Published online by Cambridge University Press: 29 July 2009
We have seen in Chapter 1 that volitional knowledge of a perfectly loving God's reality would be significantly different from our knowing, for instance, that pomegranates exist. Pomegranates are wonderful in many ways, but a God worthy of worship would be even more wonderful in even more ways. Questions about knowledge of God's reality always invite questions about what kind of God we have in mind.

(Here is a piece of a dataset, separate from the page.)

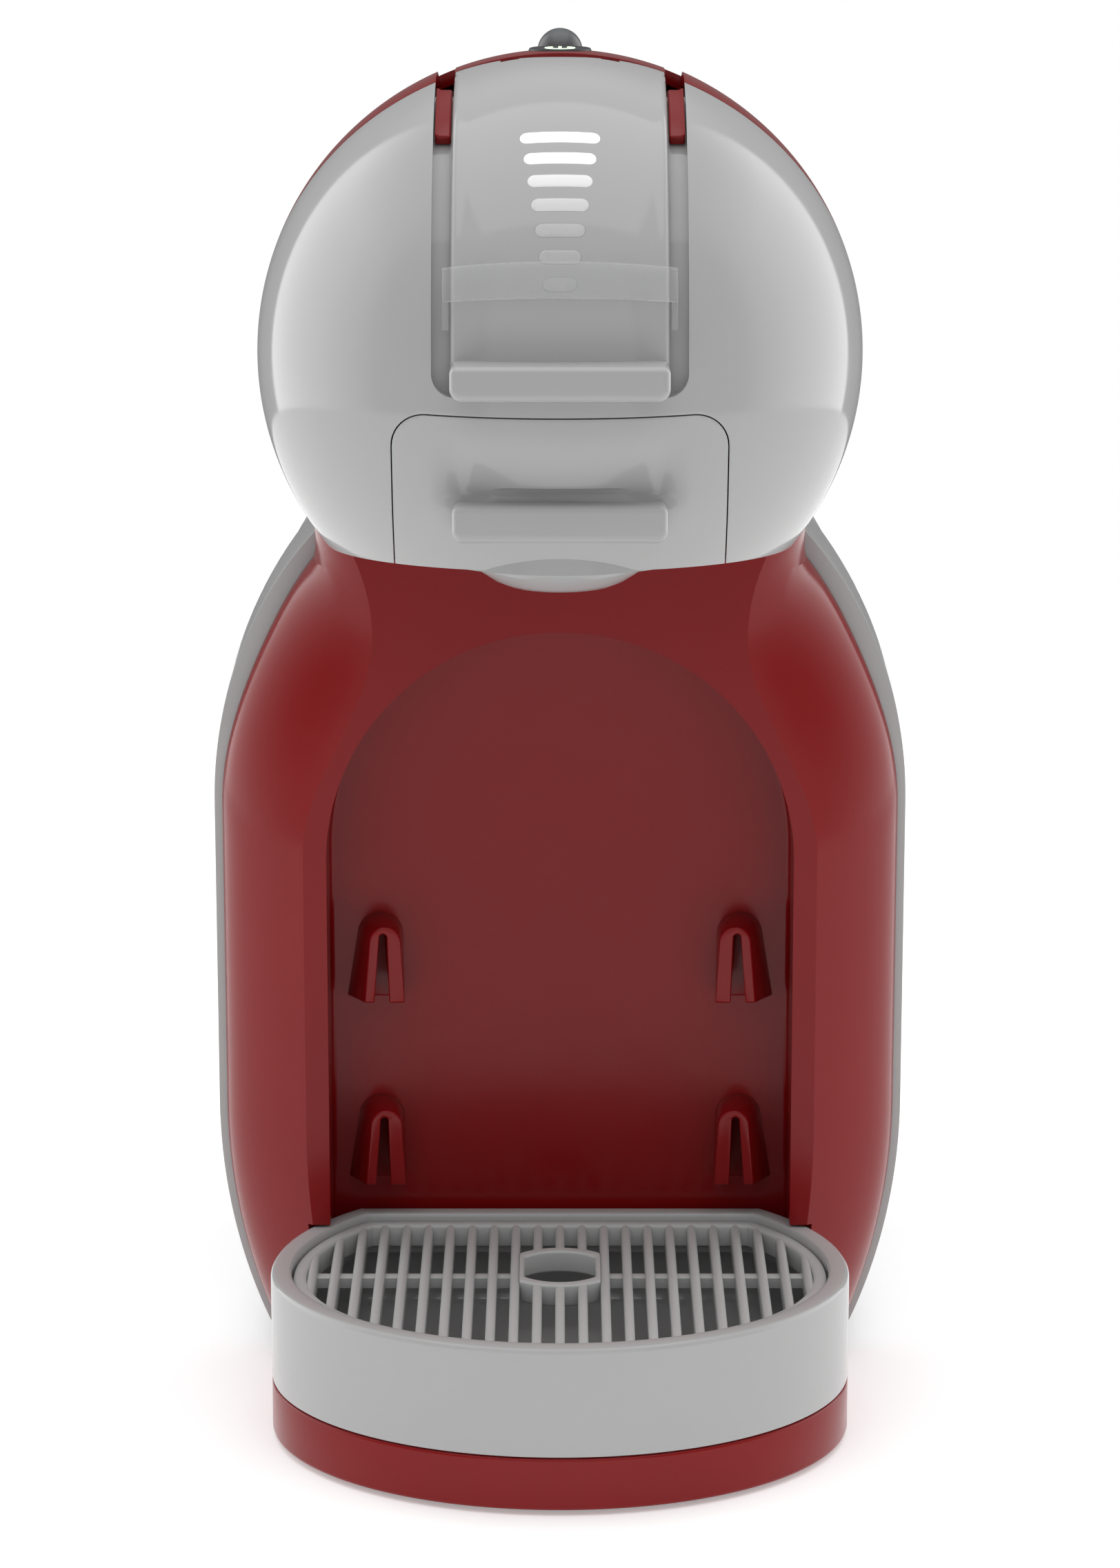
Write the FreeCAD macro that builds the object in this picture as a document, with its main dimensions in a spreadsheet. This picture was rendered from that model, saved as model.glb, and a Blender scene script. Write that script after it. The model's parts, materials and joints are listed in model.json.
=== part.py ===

Are we talking about the tenuous absentee God of deism or minimal theism? Or, alternatively, are we talking about the authoritatively convicting and transformingly loving God of Abraham, Isaac, Jacob, and Jesus? The latter God claims to be the gracious but elusive personal God who is a consuming fire against selfishness and all other evil. As a result, this God, even if incognito, claims to love humans in a way that requires divine suffering for us, even in the crucifixion of God's Son, in order to remake us noncoercively in the divine image of self-giving love toward all persons, including enemies.
This chapter identifies major obstacles, so-called “idols,” that block recognition of a perfectly loving God's reality. Skeptics may desire to invoke such obstacles as defeaters of evidence of divine reality, but we'll see that such a desire would be misguided. This chapter also elucidates some reasonable divine purposes that would motivate divine elusiveness.